On 24 and 25 March I spent some time in Manchester, one of England’s great cities, but one I don’t know terribly well, other than for its football and music. I’ve been there quite a few times in the past, but mainly for work or partying reasons and had never had a proper look around. So when I decided to go and see Car Seat Headrest on the Friday evening, I took a day off and spent Friday afternoon and Saturday morning wandering around. For part of Friday I was guided by my old friend Andy, who I went to university with many an eon ago.
Naturally, photos were taken, so here are a few of this city, which still bears the features of its Victorian pomp, but of course has embraced the new as well. And the very centre seemed mercifully free of heavy traffic, helped, I’m sure, by the tram network. Both days were gloriously sunny too, which made walking around a pleasure.
Manchester Town Hall and the adjacent Albert Square tell you all you need to know about Manchester’s commercial glory days. First photo is from Saturday morning, the rest from Friday late afternoon – hence the different light conditions.
The great Liberal Prime Minister, William Gladstone, giving it some.
The old Royal Exchange has been refurbished, with a round theatre built inside it. It really works.
Manchester Victoria station.
River Irwell. The canals are/were Manchester’s lifeblood, more than the river, I think..
Manchester Art Gallery.
I had a look at the exhibitions on Friday. All free! There was one called “Manchester’s Monet”, featuring an late 19th/early 20th century artist called Winford Dewhurst. I’d not come across him before. His art certainly resembled that of Monet, with a bit of Pissarro thrown in. Here’s one example.
There were a few Lowrys, of course, but they shared a room with another artist, I’d never heard of before, Adolphe Vallette. A Frenchman who settled in Manchester, he portrayed the Victorian city, shrouded in mist, or smog and smoke. Very atmospheric, I thought.
The street my hotel was in. Red brick, as you’d expect.
The Rylands library was founded by Enriqueta Rylands, the wife of a wealthy Manchester entrepreneur. It took 10 years to build and was opened on 1 January 1900. It’s now part of Manchester University, though in the city centre.
It has a striking Gothic interior.
More buildings around the place.
Last thing I did was to wander down to the university area, mainly to go to the Whitworth art gallery. But it was interesting to check out the university grounds too, as both my daughters might go there. It was very quiet on a Saturday lunch time. I enjoyed the tranquility in the sunshine.

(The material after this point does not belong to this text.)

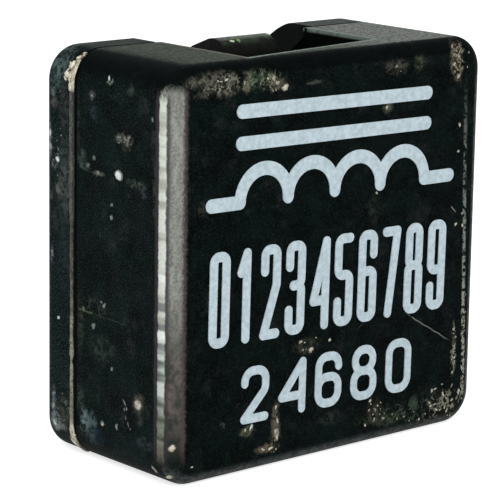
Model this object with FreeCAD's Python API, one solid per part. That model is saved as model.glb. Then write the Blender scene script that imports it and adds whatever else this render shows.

This place has an art deco quality to it. It clearly was a cinema. Might still be – but also a club?
The Whitworth was a great artistic space, with room for five or six exhibitions. Again, all free. There was a really interesting exhibition about textile design, with some amazing pieces. But the highlight, inevitably, was an exhibition of Andy Warhol’s work.
As he said himself though…
Yeah, great place, Manchester. I’ll leave the last gesture to William Gladstone.
Love the photos. Art Deco cinema became a snooker hall I think – seem to remember playing there in 1980s
Now a pub and club. https://www.social-squirrel.com/thefootagemanchester
Reblogged this on msamba.
It’s always gloriously sunny, even when it rains, there at the centre of the known universe! 😀
Fabulous tour of a really gorgeous place! Thanks, John!
I just love Osama’s comment – it’s always sunny, even when it rains! Genius.
As discussed over last night’s sashimi, John, this was a great tour of a mighty fine city. Adopted and fanatical Londonphiles like me will ALWAYS be hard to budge…..but Manchester’s a cracking place.